Output exactly the lines from the first one down to the line containing "wide, mid, fine", inclusive.

·····

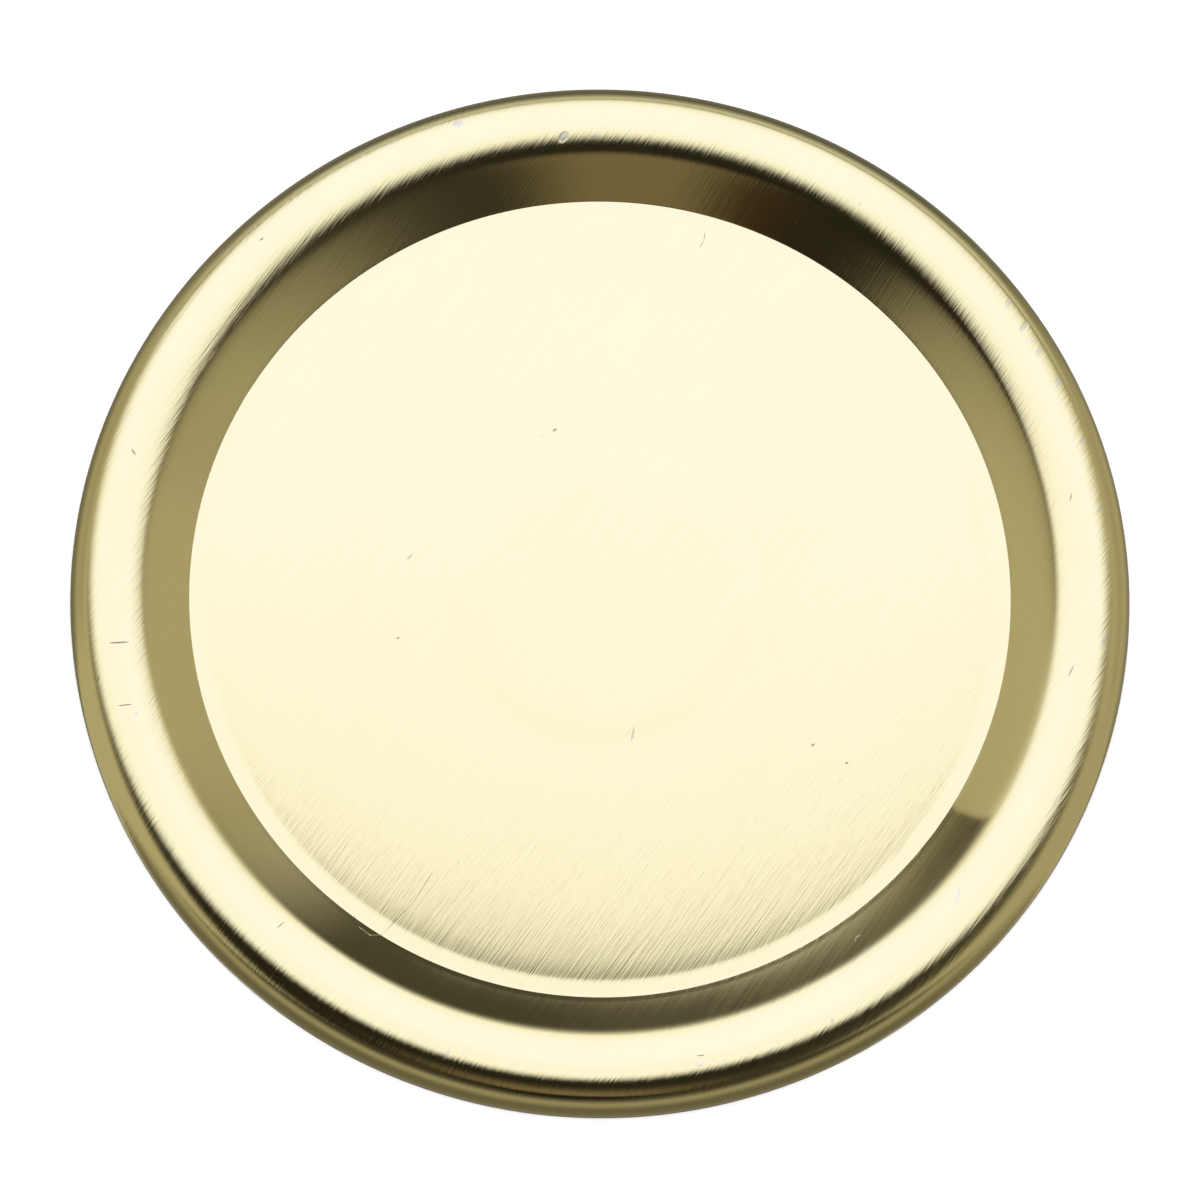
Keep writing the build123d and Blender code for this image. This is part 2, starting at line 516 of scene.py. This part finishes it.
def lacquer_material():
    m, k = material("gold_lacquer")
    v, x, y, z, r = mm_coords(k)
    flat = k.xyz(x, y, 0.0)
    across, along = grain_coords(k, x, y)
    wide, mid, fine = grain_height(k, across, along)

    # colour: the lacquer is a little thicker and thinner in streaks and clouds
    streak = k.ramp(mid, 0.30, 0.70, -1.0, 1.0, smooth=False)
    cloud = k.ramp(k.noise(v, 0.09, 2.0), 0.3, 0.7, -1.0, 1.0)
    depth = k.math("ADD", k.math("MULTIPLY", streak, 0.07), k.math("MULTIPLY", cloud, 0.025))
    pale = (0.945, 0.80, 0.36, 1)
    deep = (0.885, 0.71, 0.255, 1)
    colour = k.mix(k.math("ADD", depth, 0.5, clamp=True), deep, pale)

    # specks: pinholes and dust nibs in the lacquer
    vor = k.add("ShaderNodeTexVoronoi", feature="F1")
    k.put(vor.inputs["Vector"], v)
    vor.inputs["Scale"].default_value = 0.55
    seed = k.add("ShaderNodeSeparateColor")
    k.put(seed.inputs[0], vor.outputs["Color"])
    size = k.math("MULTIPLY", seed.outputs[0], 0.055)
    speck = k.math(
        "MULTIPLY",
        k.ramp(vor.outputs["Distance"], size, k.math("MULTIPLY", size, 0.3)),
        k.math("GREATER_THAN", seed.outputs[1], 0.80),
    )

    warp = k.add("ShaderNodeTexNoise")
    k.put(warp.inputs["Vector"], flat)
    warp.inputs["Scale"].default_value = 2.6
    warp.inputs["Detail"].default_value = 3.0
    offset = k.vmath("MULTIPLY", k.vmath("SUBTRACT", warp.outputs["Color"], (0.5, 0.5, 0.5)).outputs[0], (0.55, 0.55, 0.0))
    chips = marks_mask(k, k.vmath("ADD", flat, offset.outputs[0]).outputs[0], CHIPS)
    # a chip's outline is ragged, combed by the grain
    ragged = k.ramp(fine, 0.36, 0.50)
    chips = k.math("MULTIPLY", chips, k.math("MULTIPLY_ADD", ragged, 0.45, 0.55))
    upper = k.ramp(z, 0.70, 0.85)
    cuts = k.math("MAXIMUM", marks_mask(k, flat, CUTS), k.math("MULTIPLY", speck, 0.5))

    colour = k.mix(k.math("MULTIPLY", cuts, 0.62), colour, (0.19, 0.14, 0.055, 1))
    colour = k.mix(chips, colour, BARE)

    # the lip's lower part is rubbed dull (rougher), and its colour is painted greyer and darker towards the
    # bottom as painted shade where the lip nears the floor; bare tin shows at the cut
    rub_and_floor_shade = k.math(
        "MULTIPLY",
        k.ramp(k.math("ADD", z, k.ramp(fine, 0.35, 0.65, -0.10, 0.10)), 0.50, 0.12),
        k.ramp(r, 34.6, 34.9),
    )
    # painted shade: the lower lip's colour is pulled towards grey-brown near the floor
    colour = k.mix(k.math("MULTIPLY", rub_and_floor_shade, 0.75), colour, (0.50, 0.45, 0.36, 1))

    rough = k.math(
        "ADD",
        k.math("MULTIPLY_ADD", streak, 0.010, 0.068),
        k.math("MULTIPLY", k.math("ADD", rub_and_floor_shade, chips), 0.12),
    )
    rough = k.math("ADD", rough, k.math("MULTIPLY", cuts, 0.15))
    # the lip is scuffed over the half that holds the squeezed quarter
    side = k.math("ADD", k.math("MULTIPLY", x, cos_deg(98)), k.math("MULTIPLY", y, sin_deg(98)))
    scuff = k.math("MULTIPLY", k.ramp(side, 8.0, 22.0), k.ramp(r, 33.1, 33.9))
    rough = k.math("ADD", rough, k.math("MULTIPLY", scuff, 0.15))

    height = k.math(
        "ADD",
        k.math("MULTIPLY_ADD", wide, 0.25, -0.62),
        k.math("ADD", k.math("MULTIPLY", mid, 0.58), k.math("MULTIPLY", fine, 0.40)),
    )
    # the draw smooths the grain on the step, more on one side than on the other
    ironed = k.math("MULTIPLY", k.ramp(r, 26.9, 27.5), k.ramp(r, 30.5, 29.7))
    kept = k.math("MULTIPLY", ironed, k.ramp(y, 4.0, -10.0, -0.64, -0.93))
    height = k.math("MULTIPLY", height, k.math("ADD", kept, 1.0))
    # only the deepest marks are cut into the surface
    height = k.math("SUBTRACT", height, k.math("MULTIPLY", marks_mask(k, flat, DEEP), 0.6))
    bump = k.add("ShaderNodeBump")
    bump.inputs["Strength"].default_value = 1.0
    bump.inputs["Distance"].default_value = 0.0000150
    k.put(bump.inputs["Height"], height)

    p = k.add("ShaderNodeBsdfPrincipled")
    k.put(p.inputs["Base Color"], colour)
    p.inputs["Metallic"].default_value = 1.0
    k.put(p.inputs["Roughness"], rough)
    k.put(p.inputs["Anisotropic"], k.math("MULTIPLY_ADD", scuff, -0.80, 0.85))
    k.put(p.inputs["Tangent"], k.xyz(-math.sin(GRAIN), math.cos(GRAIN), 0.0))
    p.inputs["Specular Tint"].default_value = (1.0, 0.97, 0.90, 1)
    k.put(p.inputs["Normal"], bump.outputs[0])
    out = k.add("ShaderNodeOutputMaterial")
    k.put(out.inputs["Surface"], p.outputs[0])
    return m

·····

• [Problem solution]:
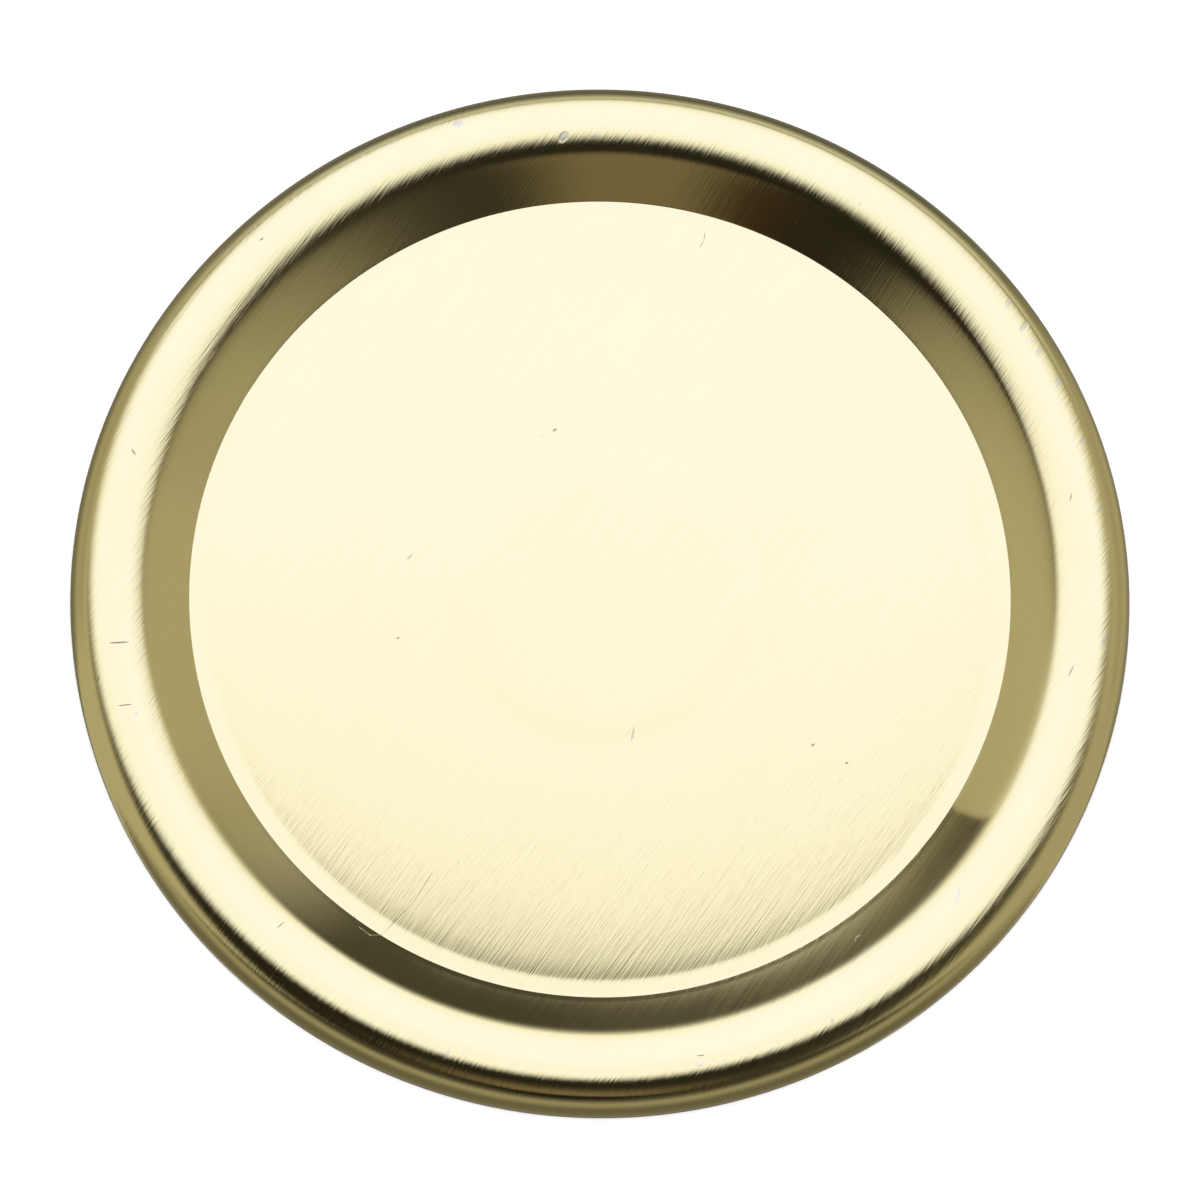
Keep writing the build123d and Blender code for this image. This is part 2, starting at line 516 of scene.py. This part finishes it.
def lacquer_material():
    m, k = material("gold_lacquer")
    v, x, y, z, r = mm_coords(k)
    flat = k.xyz(x, y, 0.0)
    across, along = grain_coords(k, x, y)
    wide, mid, fine = grain_height(k, across, along)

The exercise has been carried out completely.